Power outages that were said to have a cyber component engulfed the eastern part of the Unites States. Officials remained unable to definitively identify who was behind the attacks, even as they discussed using military forces domestically.
As the former officials weighed their options the limits of the country’s current legal, statutory, and regulatory frameworks for dealing with the cyber world became increasingly apparent.
“I have to tell you that ... we are operating in a bit of unchartered territory.” said Jamie Gorelick, a former deputy attorney general who played the role of attorney general in the exercise.
Meanwhile, as the mock media reports continued to stream into the situation room it also became obvious that immediate responses to the cyber crisis would have huge political and economic implications.
“I think the president has to, despite all of his instincts to reassure people, not undersell this,” Joe Lockhart, former chief spokesman for President Bill Clinton who played the role of counselor to the president. “He’s got to define this as a major crisis ... we will kill ourselves politically if we undersell this.”
“There’s no question this has a disastrous impact on the economy,” said Stephen Friedman, former director of the National Economic Council under President George W. Bush who played the role of treasury secretary. “You have financial markets shut down at this point, ordinary transactions are dramatically depleted, there’s no question that this has a major impact on consumer confidence.”
As the simulation wound down and Chertoff pretended he was off to brief the president, he summed up his observations from the mock exercise.
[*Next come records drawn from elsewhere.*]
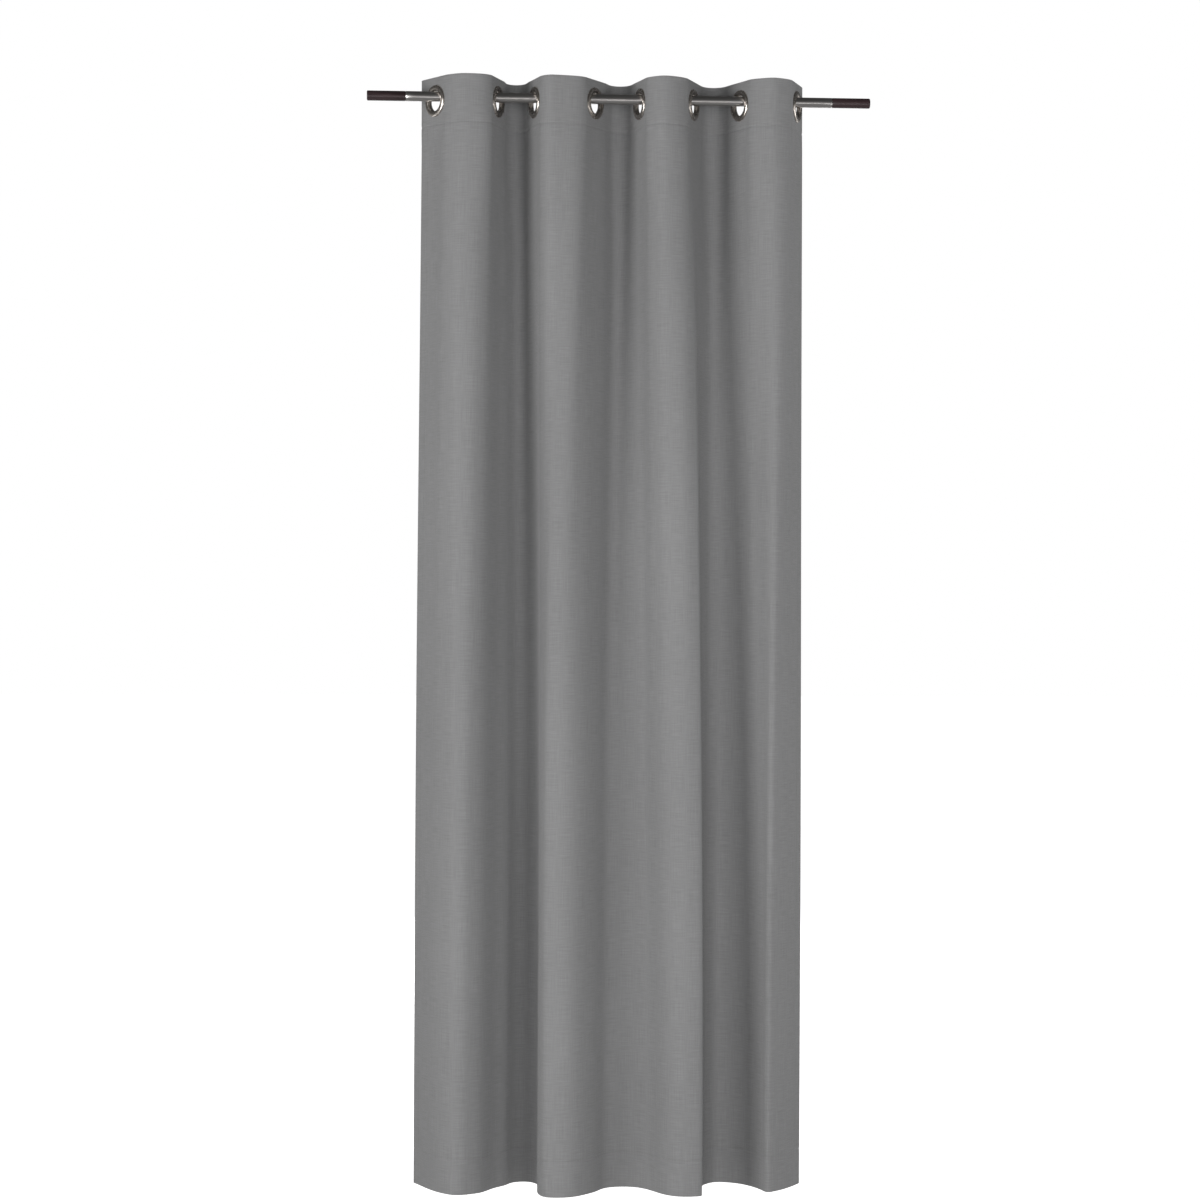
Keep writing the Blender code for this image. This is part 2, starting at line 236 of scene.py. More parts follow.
random = np.random.default_rng(11)
RIPPLES = np.stack(
    [
        random.uniform(3, 11, RIPPLE_COUNT),  # waves in a metre across the cloth
        random.uniform(-0.55, 0.55, RIPPLE_COUNT),  # waves in a metre down it
        random.uniform(0, 6.3, RIPPLE_COUNT),  # phase
    ],
    axis=1,
)


def ripple(s, z):
    """The cloth's small unevenness, in metres to the back: a sum of long slanting waves, a shallow pull down
    from each eyelet, the dents of the stitch lines, the soft folds as bell curves across, and the long
    creases as ridges that fade to each side. The waves fade out where the eyelets clamp the cloth."""
    long_waves = sum(np.sin(2 * np.pi * (a * s + b * z) + c) / a for a, b, c in RIPPLES)
    from_eyelet = np.abs(s[..., None] - EYELET_S).min(axis=-1)
    below = np.clip(HEADING_Z - z, 0, None)
    pull = np.exp(-((from_eyelet / PULL_HALF) ** 2)) * np.exp(-below / PULL_LENGTH) * soft(below, 0.0, 0.05)
    clamp = np.maximum(soft(from_eyelet, FLAT_HALF, CLAMPED_TO), soft(-z, 0.05, 0.11))
    lines = np.array([HEADING_STITCH_Z, HEM_STITCH_Z])
    dents = np.exp(-(((z[..., None] - lines) / DENT_HALF) ** 2)).sum(axis=-1)
    started = soft(below, 0.0, 0.30)
    folds = sum(depth * np.exp(-(((s - at) / half) ** 2)) for at, half, depth in SOFT_FOLDS)
    fallen = below / (HEADING_Z - HEM_Z)
    for top, bottom, height in LONG_CREASES:
        away = np.hypot(s - top - (bottom - top) * fallen, CREASE_ROUND)
        folds = folds - height * np.exp(-away / CREASE_FADE)
    return clamp * RIPPLE_HEIGHT * long_waves + PULL_DEPTH * pull + DENT_DEPTH * dents + started * folds


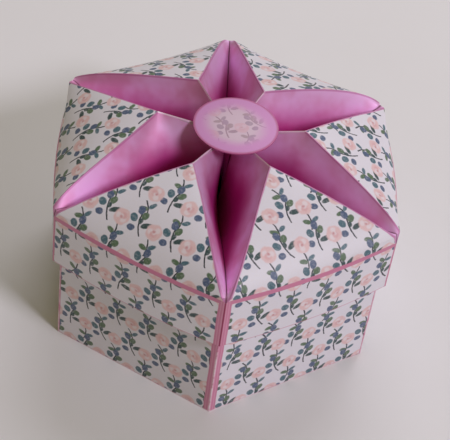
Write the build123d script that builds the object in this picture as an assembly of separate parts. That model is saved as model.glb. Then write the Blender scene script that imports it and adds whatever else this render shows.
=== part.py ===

Chertoff said that officials seemed frustrated with the limitations for dealing with cyber threats of the binary system separated into domestic law enforcement and international military components.
“The fact is, this is going to take us in and out of our borders, the servers may be in Russia, the actual originator may be in Sudan, or may be next door here somewhere in suburban Virginia, so we’re going to have to find away to assemble all the tools in the toolkit,” Chertoff said, recapping some of the details of the simulation.